The City Council needs to be “turned upside down” — with its own speaker, parliamentarian and attorney and committee chairs it chooses — to end Mayor Lori Lightfoot’s “dictatorship,” Ald. Anthony Beale (9th) said Thursday.

One day after Lightfoot used a parliamentary maneuver to preserve her 6-mph-over-the-limit ticketing threshold for Chicago speed cameras, Beale argued the mayor’s actions — the latest in a string of disputed mayoral rulings during City Council meetings — underscores the need to shift the balance of power away from the mayor.

“We are right now under huge dictatorship on how this city is being [run] and you see where that’s getting us,” he said.

With the exception of mayoral challenger Ray Lopez (15th), Beale has pretty much been a voice in the wilderness since being stripped of his committee chairmanship for opposing Lightfoot’s choice of Ald.
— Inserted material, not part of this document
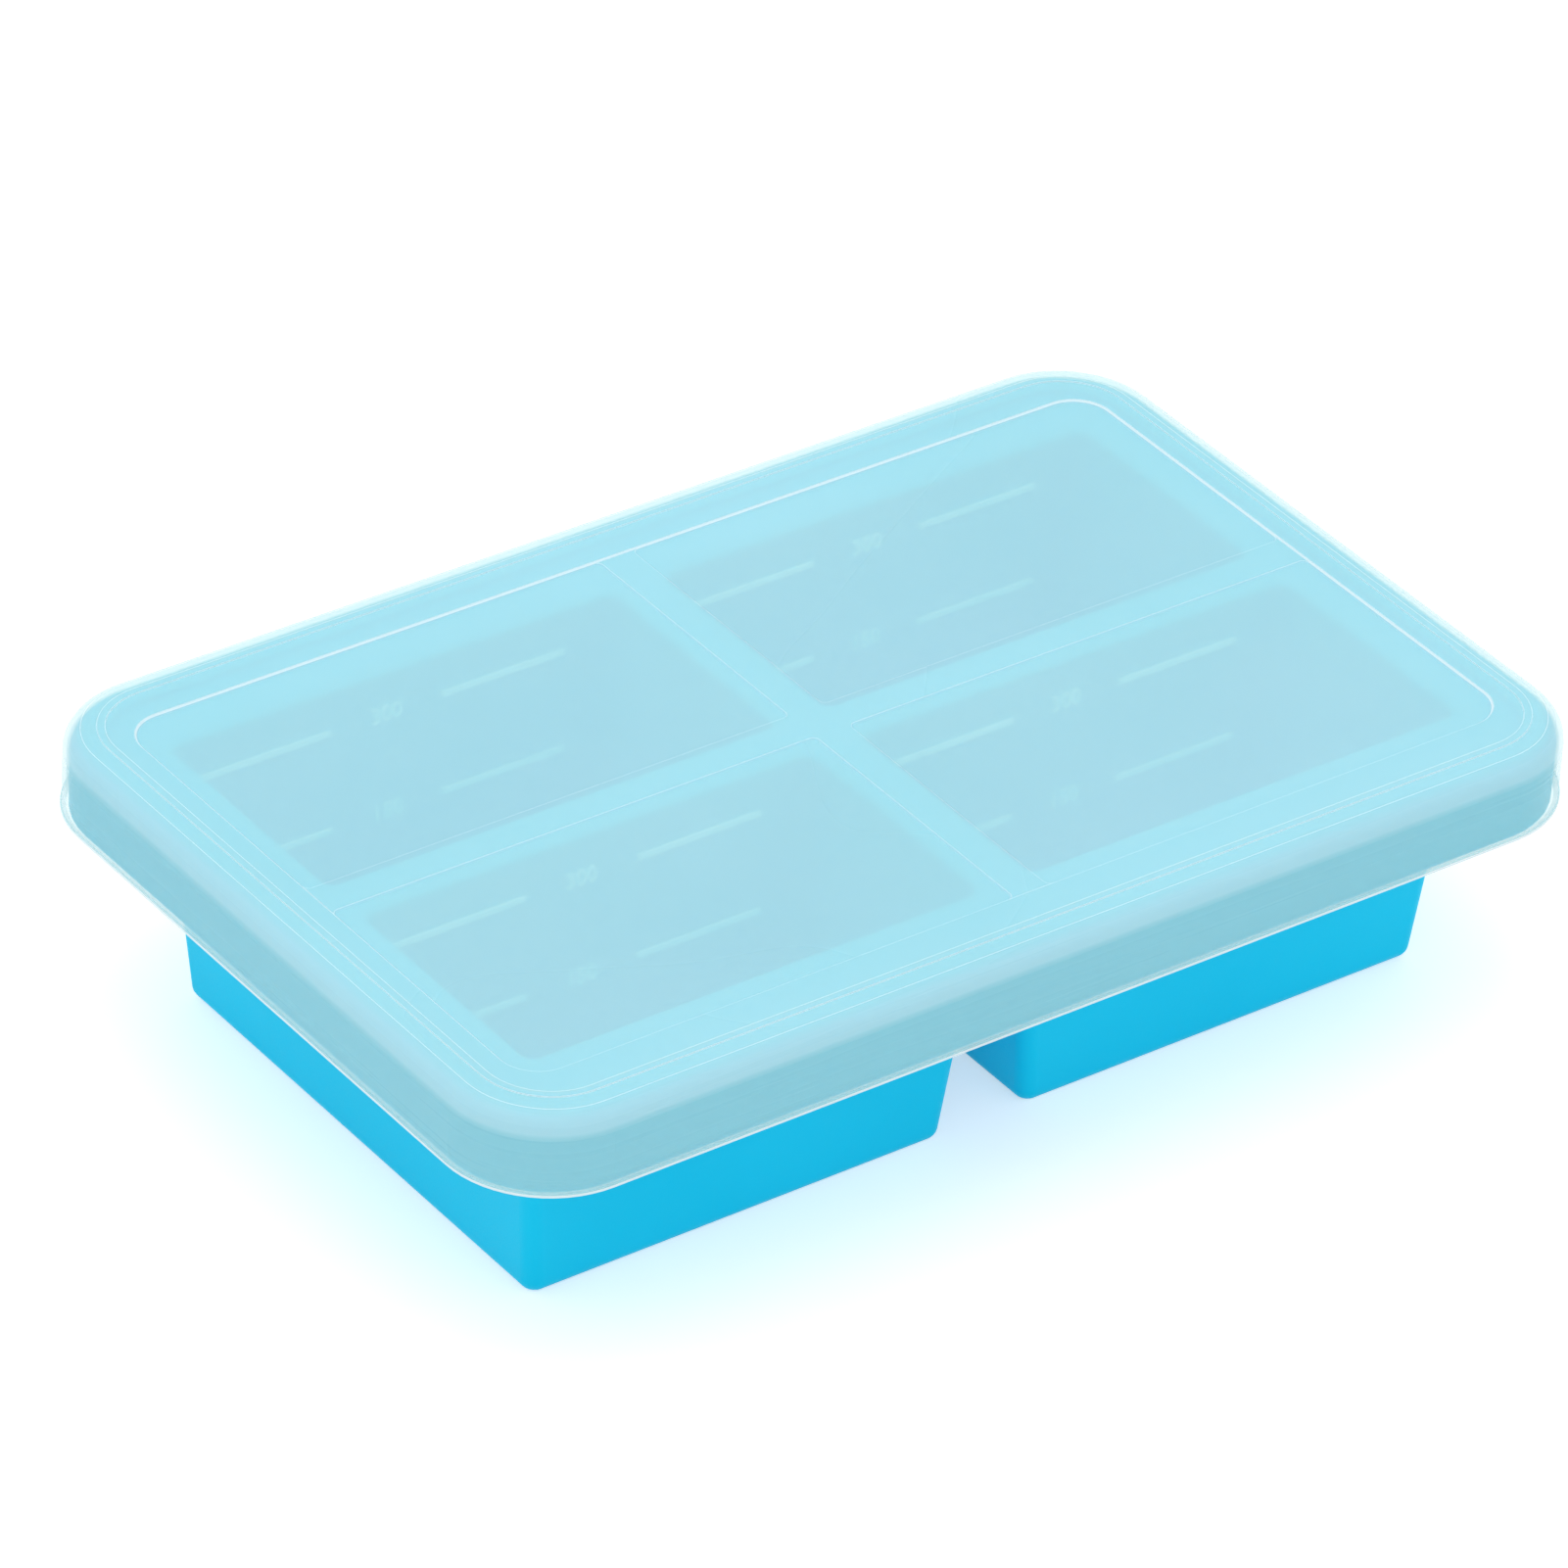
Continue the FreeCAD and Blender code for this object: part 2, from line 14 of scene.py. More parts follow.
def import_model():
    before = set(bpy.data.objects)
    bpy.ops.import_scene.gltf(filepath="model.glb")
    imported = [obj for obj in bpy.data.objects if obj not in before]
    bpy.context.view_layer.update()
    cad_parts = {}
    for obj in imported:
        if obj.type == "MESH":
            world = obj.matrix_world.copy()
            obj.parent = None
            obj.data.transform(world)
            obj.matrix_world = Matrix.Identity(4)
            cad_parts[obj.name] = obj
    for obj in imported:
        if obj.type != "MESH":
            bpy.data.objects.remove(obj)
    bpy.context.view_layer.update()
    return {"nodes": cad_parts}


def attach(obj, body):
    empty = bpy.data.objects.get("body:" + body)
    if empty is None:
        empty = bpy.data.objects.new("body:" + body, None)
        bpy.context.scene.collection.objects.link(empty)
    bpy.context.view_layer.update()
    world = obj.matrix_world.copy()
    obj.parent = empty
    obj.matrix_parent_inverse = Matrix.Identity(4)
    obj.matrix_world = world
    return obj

Scott Waguespack (32nd) as Finance Committee chairman. 

That’s part of the problem, Beale said. By law, the City Council is supposed to reorganize itself. Instead, the mayor chose the committee chairs.

“Putting people in these positions that have no clue about what they’re doing is a disservice to the city. We need to have experts in these fields who know what’s going on. Everybody hires their friends and family when it comes to these committees. We need to change our committee structure,” Beale said.

“We need to have a true speaker of the city where the speaker presides over the City Council and not the mayor. You don’t see the governor presiding over … the General Assembly. They have a speaker of the House. We need to scrub how this city functions from one end of the city to the other. [Otherwise], mayors can do what they want to do, whenever they want to do it.”

By law, Chicago is supposed to have a “strong council, weak mayor” form of government. But that’s not the way it has played out.

Alderpersons have abdicated their responsibility to serve as a check on the mayor and provide the oversight required to solve Chicago’s intransigent problems.

Mayor Lori Lightfoot reacting to the legislative tit-for-tat with council members Anthony Beale and Ray Lopez on Wednesday. (Ashlee Rezin/Sun-Times)

Former Inspector General Joe Ferguson cited the need to shift Chicago’s tilted balance of power in launching a non-profit to re-examine Chicago’s governing structure — from the mayor’s office, city departments and the City Council to agencies of local government under the mayor’s control. 

“An extraordinary amount of power is held by the mayor. There really are no checks and balances,” Ferguson told the Sun-Times earlier this month.

“The mayor runs the City Council. There is no good outcome anywhere in which a single person basically decides everything. You need that critical tension. We need a City Council that actually has the expertise and works together collectively through a structure that actually puts the mayor to the test and doesn’t let things just get rammed through.”

Thursday, Beale climbed aboard the Ferguson bandwagon. In fact, he essentially accused his colleagues in the City Council’s Black Caucus of rolling over for Lightfoot at the expense of their constituents.

“I tell ’em, they’re hurting our community. There’s a reason why our communities look like they look. There’s a reason why we have the highest crime in our area. Why we have the shootings in our area. We have the least jobs in our area,” Beale said.

“When you follow and just go along to get along, you get nothing. You have to fight for your community. You have to fight for your people. That’s what you are duly elected to do. If you don’t fight for your people and you forget how you got to where you are, that’s a problem. When you become more beholden to the mayor than you are to your constituents, that’s a problem.”

As evidence of the “go-along, get-along” claim, Beale pointed to the Black Caucus decision to authorize recreational marijuana in Chicago instead of holding out for a piece of the pie.

“I said, ‘Don’t vote for this cannabis piece because there’s nothing in it for our community, who was more affected by the war on drugs than any other ... racial group,’” Beale said.

“But we voted for it and we are getting nothing out of it. There is not one [black] cannabis owner/operator in the Chicago. And we’re almost four years later. We have to start fighting for what we believe in and stop bowing down to whoever the mayor is just because they’re the mayor.”